By utilizing “big data” (such as genomics, proteomics, and metabolomics), QSP can help guide appropriate study design or suggest additional experiments to make more informed drug development decisions. Similarly, QSP can significantly reduce missteps that might prolong the drug development process or even result in an unnecessary failure.

QSP has benefited from the insights gained in developing physiologically based pharmacokinetic (PBPK) models (predicting PK outcomes by differences in physiological variables) and has truly taken the power of systems biology and pharmacodynamics (PD) to a new level.

Quantitative Systems Pharmacology vs. Physiologically Based Pharmacokinetics

PBPK modeling is traditionally used to predict changes in PK outcomes in patient populations with changing physiological conditions. PD components can be added to PBPK models to integrate the effects of drug on the cellular processes that change the inherent physiological response.

QSP involves the development of mathematical models (e.g. ordinary differential equations) to describe biological systems relevant to a specific therapeutic target and to understand the mechanism(s) of action. These models are then used to predict clinically relevant PD responses (i.e. predicting heart-rate changes, muscle growth rate, etc.).
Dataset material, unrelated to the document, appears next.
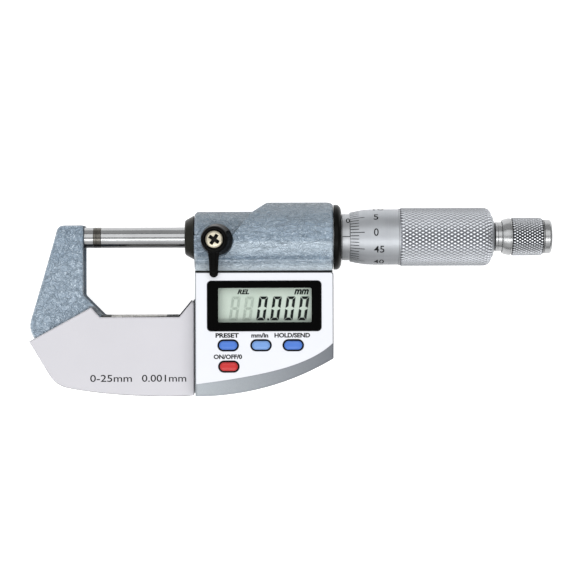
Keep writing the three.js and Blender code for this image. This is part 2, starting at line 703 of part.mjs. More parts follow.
place('lock_washer', lockWasher(), steel);
place('lock_lever', lockLever(), blackPlastic);
place('lock_bolt', lockBolt(), steel);
place('lock_screw', lockScrew(), screwNickel);
place('lock_shoe', post(LOCK_X, LOCK_Y, 1.5, 3.42, 5.4), brass);

place('spindle', spindleSolid(), steel);
place('spindle_tip', rod(FACE_GAP, CARBIDE_T, SPINDLE_R, 32), carbide);
place('thimble', thimbleSolid(), satinChrome);
place('ratchet_stem', ratchetStem(), steel);
place('ratchet_spring', ratchetSpring(), steel);
place('ratchet_disc', ratchetDisc(), steel);
place('ratchet_screw', ratchetScrew(), steel);
place('ratchet_knob', ratchetKnob(), satinChrome);
place('ratchet_end_cap', ratchetEndCap(), satinChrome);

export default micrometer;
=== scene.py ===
"""Digital outside micrometer, lying on its back: surfaces, markings and studio around the CAD frame."""

import json
import math

import bmesh
import bpy
from mathutils import Matrix, Vector, noise


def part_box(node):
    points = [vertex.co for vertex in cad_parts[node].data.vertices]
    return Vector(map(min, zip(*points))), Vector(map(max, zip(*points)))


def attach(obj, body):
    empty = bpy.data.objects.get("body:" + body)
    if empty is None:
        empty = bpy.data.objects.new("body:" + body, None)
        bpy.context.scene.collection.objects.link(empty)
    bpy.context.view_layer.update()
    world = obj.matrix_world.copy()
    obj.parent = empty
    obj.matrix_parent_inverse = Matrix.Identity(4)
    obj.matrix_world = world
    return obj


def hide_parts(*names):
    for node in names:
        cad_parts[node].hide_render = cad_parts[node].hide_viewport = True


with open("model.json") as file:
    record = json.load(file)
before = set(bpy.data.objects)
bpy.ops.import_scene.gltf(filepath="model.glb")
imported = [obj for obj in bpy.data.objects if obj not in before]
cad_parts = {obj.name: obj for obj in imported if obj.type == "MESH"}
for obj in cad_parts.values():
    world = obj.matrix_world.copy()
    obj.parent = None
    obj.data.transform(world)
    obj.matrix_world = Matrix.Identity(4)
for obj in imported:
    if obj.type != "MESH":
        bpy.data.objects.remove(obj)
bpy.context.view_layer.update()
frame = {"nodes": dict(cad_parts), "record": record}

MM = 0.001
TAU = 2 * math.pi
scene = bpy.context.scene

# Everything is worked out in millimetres from the middle of the anvil's measuring face,
# with X along the spindle, and set into the row frame at the end.
tip_low, tip_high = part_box("anvil_tip")
ORIGIN = Vector((tip_high.x, (tip_low.y + tip_high.y) / 2, (tip_low.z + tip_high.z) / 2))


def local_box(node):
    """A CAD node's lowest and highest corner in the working millimetres."""
    low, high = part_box(node)
    return (low - ORIGIN) / MM, (high - ORIGIN) / MM


# ---- materials


class Shader:
    """A Principled material with short calls for its procedural nodes."""

    def __init__(self, name):
        self.material = bpy.data.materials.new(name)
        self.material.use_nodes = True
        self.nodes = self.material.node_tree.nodes
        self.links = self.material.node_tree.links
        self.bsdf = self.nodes["Principled BSDF"]
        self.position = self.nodes.new("ShaderNodeTexCoord").outputs["Object"]

    def node(self, kind, **inputs):
        made = self.nodes.new(kind)
        for key, value in inputs.items():
            self.put(made.inputs[key.replace("_", " ")], value)
        return made

    def put(self, socket, value):
        """Links another node's output to a socket, or sets the socket's own number or colour."""
        if isinstance(value, bpy.types.NodeSocket):
            self.links.new(value, socket)
        else:
            socket.default_value = (*value, 1.0) if socket.type == "RGBA" else value

    def set(self, **sockets):
        for key, value in sockets.items():
            self.put(self.bsdf.inputs[key.replace("_", " ")], value)

    def finish(self, color, grain, roughness, depth, strength, **sockets):
        """A material whose grain drives its roughness, between two values, and its bump."""
        normal = self.bump(grain, depth, strength)
        self.set(Base_Color=color, Roughness=self.spread(grain, *roughness), Normal=normal, **sockets)
        return self.material

    def xyz(self, vector):
        """The three numbers of a vector, as sockets."""
        return self.node("ShaderNodeSeparateXYZ", Vector=vector).outputs[:3]

    def facing(self):
        """The direction that the surface faces, as three sockets."""
        return self.xyz(self.nodes.new("ShaderNodeNewGeometry").outputs["Normal"])

    def stretched(self, scale, turn=(0.0, 0.0, 0.0)):
        mapping = self.node("ShaderNodeMapping", Vector=self.position, Scale=scale, Rotation=turn)
        return mapping.outputs["Vector"]

    def noise(self, scale, detail=3.0, rough=0.55, vector=None, distortion=0.0):
        made = self.node("ShaderNodeTexNoise", Vector=vector or self.position, Scale=scale, Detail=detail,
                         Roughness=rough, Distortion=distortion)
        return made.outputs["Fac"]

    def math(self, operation, *values):
        made = self.nodes.new("ShaderNodeMath")
        made.operation = operation
        for socket, value in zip(made.inputs, values):
            self.put(socket, value)
        return made.outputs[0]

    def plus(self, a, b):
        return self.math("ADD", a, b)

    def minus(self, a, b):
        return self.math("SUBTRACT", a, b)

    def times(self, a, b):
        return self.math("MULTIPLY", a, b)

    def past(self, value, limit):
        """1 where the value is above the limit, 0 elsewhere."""
        return self.math("GREATER_THAN", value, limit)

    def within(self, value, limits, origin):
        """1 between two limits, given in millimetres from an origin in metres."""
        low, high = (origin + limit * MM for limit in limits)
        return self.times(self.past(value, low), self.math("LESS_THAN", value, high))

    def remap(self, value, low, high, to_low=0.0, to_high=1.0):
        made = self.nodes.new("ShaderNodeMapRange")
        for socket, number in zip(made.inputs, (value, low, high, to_low, to_high)):
            self.put(socket, number)
        return made.outputs[0]

    def spread(self, noise, low, high):
        """The middle of a noise's range, spread out between two numbers."""
        return self.remap(noise, 0.3, 0.7, low, high)

    def blend(self, noise, dark, light):
        return self.mix(self.remap(noise, 0.3, 0.7), dark, light)

    def ramp(self, value, stops):
        made = self.nodes.new("ShaderNodeValToRGB")
        self.put(made.inputs["Fac"], value)
        ramp = made.color_ramp
        while len(ramp.elements) < len(stops):
            ramp.elements.new(0.5)
        for element, (at, color) in zip(ramp.elements, stops):
            element.position = at
            element.color = (*color, 1.0)
        return made.outputs["Color"]

    def mix(self, factor, a, b):
        made = self.nodes.new("ShaderNodeMix")
        made.data_type = "RGBA"
        for socket, value in ((0, factor), (6, a), (7, b)):
            self.put(made.inputs[socket], value)
        return made.outputs[2]

    def bump(self, height, distance, strength=1.0):
        made = self.node("ShaderNodeBump", Height=height, Distance=distance, Strength=strength)
        return made.outputs["Normal"]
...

QSP approaches can be particularly useful during early development when attempting to predict PD effects in humans based on early nonclinical in vitro and in vivo data.

Quantitative Systems Pharmacology Services

QSP is becoming an increasingly powerful component of drug development that can be employed at any stage (pre-clinical to Phase 3). The power of combining experimental, biological, and physiochemical data for model-informed decision making is just beginning to be harnessed. Allucent’s QSP services include:

  • Evaluation of therapeutic targets in drug discovery
  • Pre-clinical to clinical translation (PK, efficacy, and safety)
  • Prediction of PD response and efficacious dose
  • PK/PD design and dose recommendation for Phase 2 studies
  • Virtual patient populations

Benefits of Quantitative Systems Pharmacology

QSP can potentially save valuable time and resources during drug development. Applying QSP modeling early can guide the design of therapeutics from the very beginning of the drug discovery process. QSP can help facilitate the decision-making process in order to get the right drug, to the right patient, and at the right time.

Many drug candidates fail in Phase 1 due to poor PK properties or fail in Phase 2 due to less than expected efficacy. QSP offers the potential to predict and evaluate critical aspects related to the efficacy of a drug candidate and provide a “road map” to designing Phase 2 clinical studies to potentially improve outcomes.

Ideally, QSP is applied throughout the drug development process, from pre-clinical through clinical development, to harness its true power and capacity. In programs where the first clinical study will be in a patient population such as in a rare disease or in cellular and gene therapies, the need to predict a therapeutic dose for the first in human dose is crucial. QSP offers the ability to help make these critical decisions with more confidence.

QSP can incorporate evolving nonclinical and clinical data to better inform development decisions such as identification of novel indications, selection of doses, and evaluation of a drug’s potential to have a clinically meaningful impact for patients.